SLAVIC 230 18th Century Russian Literature
SLAVIC 399 INDIVIDUAL WORK

PUBLICATIONS

Other Information

Courses:
Autumn 2017
SLAVIC 261/361 Reading Leo Tolstoy in the Digital Age
A renowned novelist, Leo Tolstoy has been also known as a great philosopher of art who contributed to the world literature and culture with his innovative ideas of multi-perspectivism, relativism, “contagious” art, cinematic image, and literary montage. How did Tolstoy’s realist prose fiction give birth to such modernist conceptions of art? What can we learn from Tolstoy’s aesthetics today? How can we read Tolstoy’s prose fiction by means of digital humanities methods? This course is arranged as a series of digital labs and seminar discussions and utilizes a project-based learning approach. The output of the collaborative projects will include literary text mining in Python and RStudio, sentiment analysis in MALLET, creation of a character networks in gephi, and side-by-side visualization of different versions of Tolstoy’s texts in Beyond Compare.
 
Winter 2018
SLAVIC 229 Nikolai Gogol: Between Russian and Ukrainian Cultures
Nikolai Gogol’s national identity has been often discussed in terms of his vacillation between Ukrainian and Russian nationalisms. However, his literary legacy has not yet to be studied as the clash and competition of the two national literary traditions. In the course, we will identify the generic forms and poetics of the medieval Rus’ and Ukrainian baroque, as well as Russian classicist and sentimentalist traditions that shaped Gogol’s literary style. In addition to studying his poetics, we will apply post-structuralist and postcolonial literary theory to analyze Gogol’s idiosyncratic language and persona.
 
Spring 2018
SLAVIC 148/348 Soviet Literature and Culture after Stalin’s Death
The course offers a survey of Soviet and post-Soviet literary texts and films created by Russian, Ukrainian and Belarusian artists in 1953-2000s. We will trace the cultural tendencies in the context of political and social upheavals. For most of Soviet and post-Soviet cultural history, the best works written during this period occupied not the center of literary life, but its periphery or underground.

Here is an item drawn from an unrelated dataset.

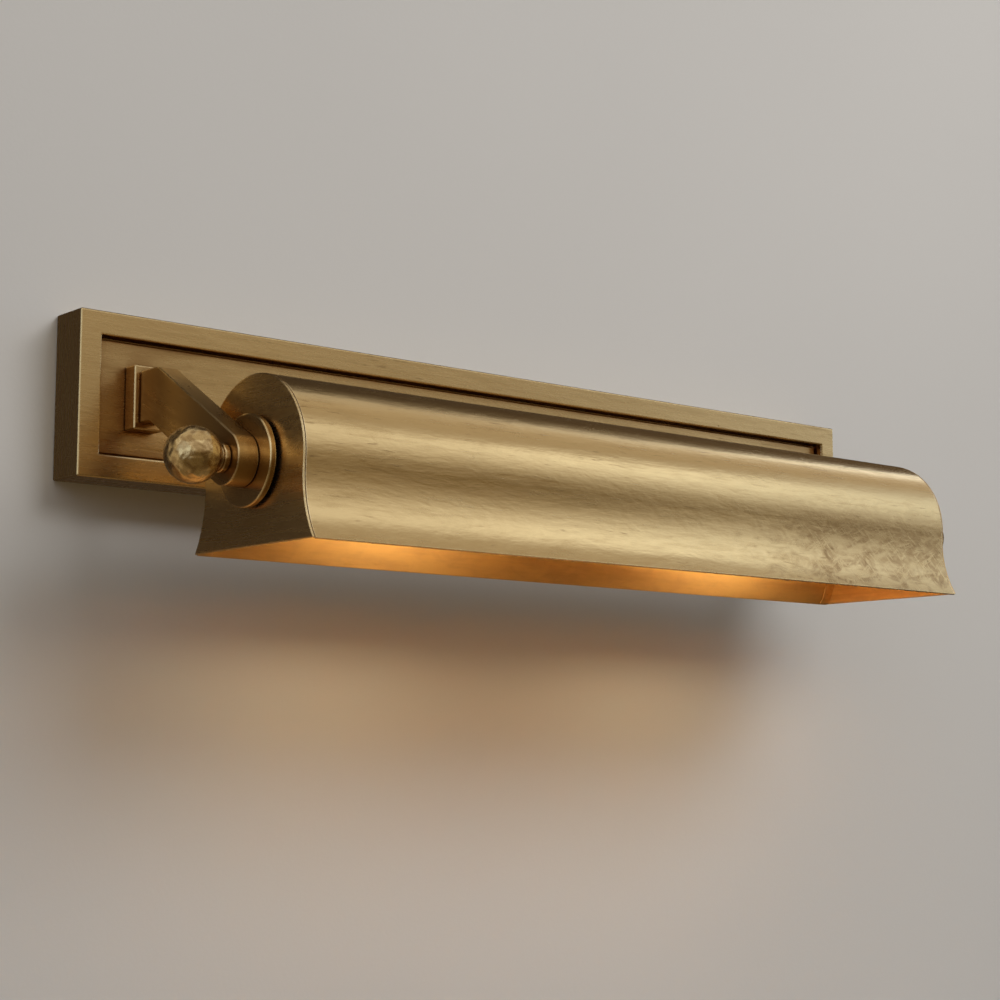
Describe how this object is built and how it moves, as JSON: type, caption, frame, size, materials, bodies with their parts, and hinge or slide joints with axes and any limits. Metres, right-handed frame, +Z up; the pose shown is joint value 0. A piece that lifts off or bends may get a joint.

The reading list for the course represents the most experimental part of Slavic literary canon. During the first half of the course we will focus on the topics of opposition and dissent, generational conflict, modernization, Soviet everyday life, gender, citizenship and national identity, state-published and samizdat literature, "village" and "cosmopolitan" culture, etc. The second part of it will be devoted to the postmodernist aesthetics and ideology in the dismantlement of totalitarian society, as well in the process of shaping post-Soviet identities. The reading materials range from the fictional, poetic, and publicistic works written by Noble-prize (Solzhenitsyn, Brodsky, Alexievich) and other major writers of the period to the drama, film, and popular culture.
 
SLAVIC 230 Eighteenth-Century Slavic Literature
This course offers a comprehensive survey of the main trends in the eighteenth-century Russian, Ukrainian, and Belarusian literature, language, and culture. Discussion topics include: normative aesthetics; generic imports and diversity; the development of the Russian literary language; discourses of imperial statehood in literary culture; the status of the writer, literary and political subjectivity; anthropological and philosophical ideas of “man” and “heart.”